> [What needs to be done] Show all lines holding the string "materials".

-- start of Extracted data --

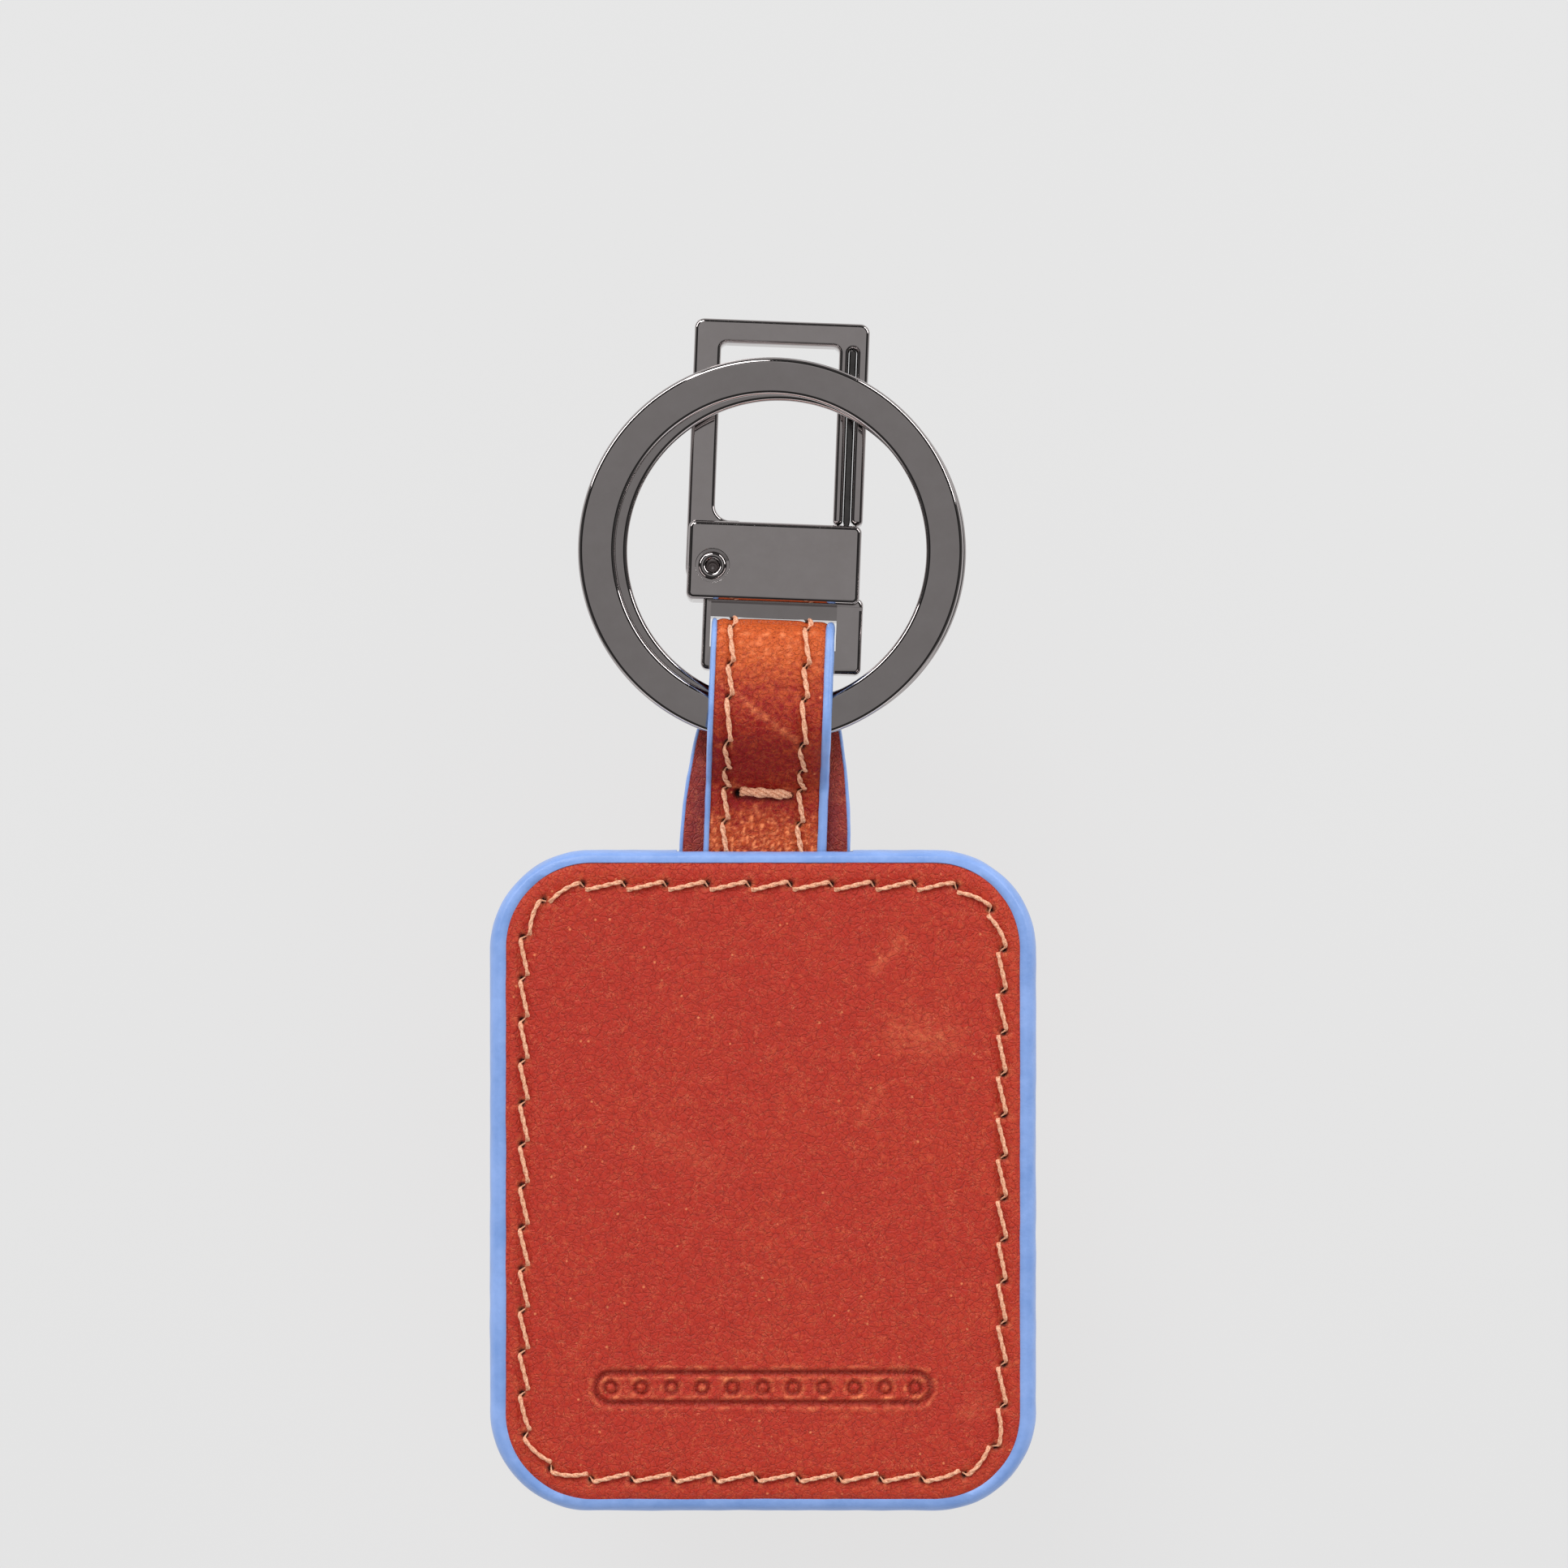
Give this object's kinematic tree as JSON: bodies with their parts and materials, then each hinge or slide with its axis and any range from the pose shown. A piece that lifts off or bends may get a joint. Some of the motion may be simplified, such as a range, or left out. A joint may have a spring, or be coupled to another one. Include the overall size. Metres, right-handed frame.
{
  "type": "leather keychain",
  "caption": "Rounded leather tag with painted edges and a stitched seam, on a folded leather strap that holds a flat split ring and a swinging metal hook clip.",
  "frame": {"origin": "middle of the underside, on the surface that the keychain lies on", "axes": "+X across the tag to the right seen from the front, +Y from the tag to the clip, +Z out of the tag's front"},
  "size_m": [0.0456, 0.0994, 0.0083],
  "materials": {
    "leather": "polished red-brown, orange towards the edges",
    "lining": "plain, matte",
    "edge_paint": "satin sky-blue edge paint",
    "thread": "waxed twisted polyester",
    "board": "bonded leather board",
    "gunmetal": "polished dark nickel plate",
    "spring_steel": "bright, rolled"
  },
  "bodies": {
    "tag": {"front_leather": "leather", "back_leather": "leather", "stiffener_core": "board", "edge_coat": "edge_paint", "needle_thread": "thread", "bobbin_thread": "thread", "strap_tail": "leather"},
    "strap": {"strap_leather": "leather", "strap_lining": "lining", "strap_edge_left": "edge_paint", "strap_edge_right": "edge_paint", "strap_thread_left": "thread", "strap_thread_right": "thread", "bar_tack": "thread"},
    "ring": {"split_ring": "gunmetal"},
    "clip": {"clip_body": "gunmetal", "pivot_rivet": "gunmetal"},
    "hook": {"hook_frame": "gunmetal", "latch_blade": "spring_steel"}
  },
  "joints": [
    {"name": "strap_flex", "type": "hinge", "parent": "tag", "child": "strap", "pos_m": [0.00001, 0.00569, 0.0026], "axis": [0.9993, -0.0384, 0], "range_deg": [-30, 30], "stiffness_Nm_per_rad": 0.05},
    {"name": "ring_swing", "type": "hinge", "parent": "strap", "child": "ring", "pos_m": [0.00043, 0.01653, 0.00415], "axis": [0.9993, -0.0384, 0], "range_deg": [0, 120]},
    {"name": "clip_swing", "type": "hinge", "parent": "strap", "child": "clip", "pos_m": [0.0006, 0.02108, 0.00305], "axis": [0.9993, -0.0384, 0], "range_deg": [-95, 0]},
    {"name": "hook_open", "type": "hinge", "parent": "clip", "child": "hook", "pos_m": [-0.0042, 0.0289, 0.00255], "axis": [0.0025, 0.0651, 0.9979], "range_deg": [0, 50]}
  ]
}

-- end of Extracted data --
-- start of Extracted data --

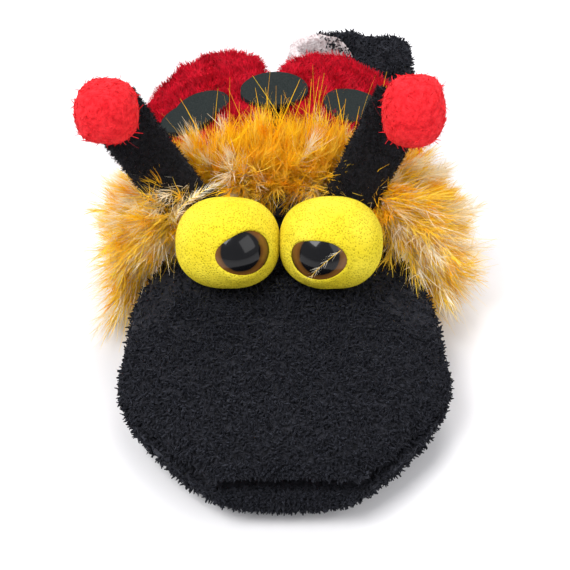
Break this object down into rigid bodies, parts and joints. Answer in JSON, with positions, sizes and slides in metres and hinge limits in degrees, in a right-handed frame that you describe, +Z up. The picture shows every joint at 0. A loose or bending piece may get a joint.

-- end of Extracted data --

> [Solution to this exercise]
Give this object's kinematic tree as JSON: bodies with their parts and materials, then each hinge or slide with its axis and any range from the pose shown. A piece that lifts off or bends may get a joint. Some of the motion may be simplified, such as a range, or left out. A joint may have a spring, or be coupled to another one. Include the overall size. Metres, right-handed frame.
  "materials": {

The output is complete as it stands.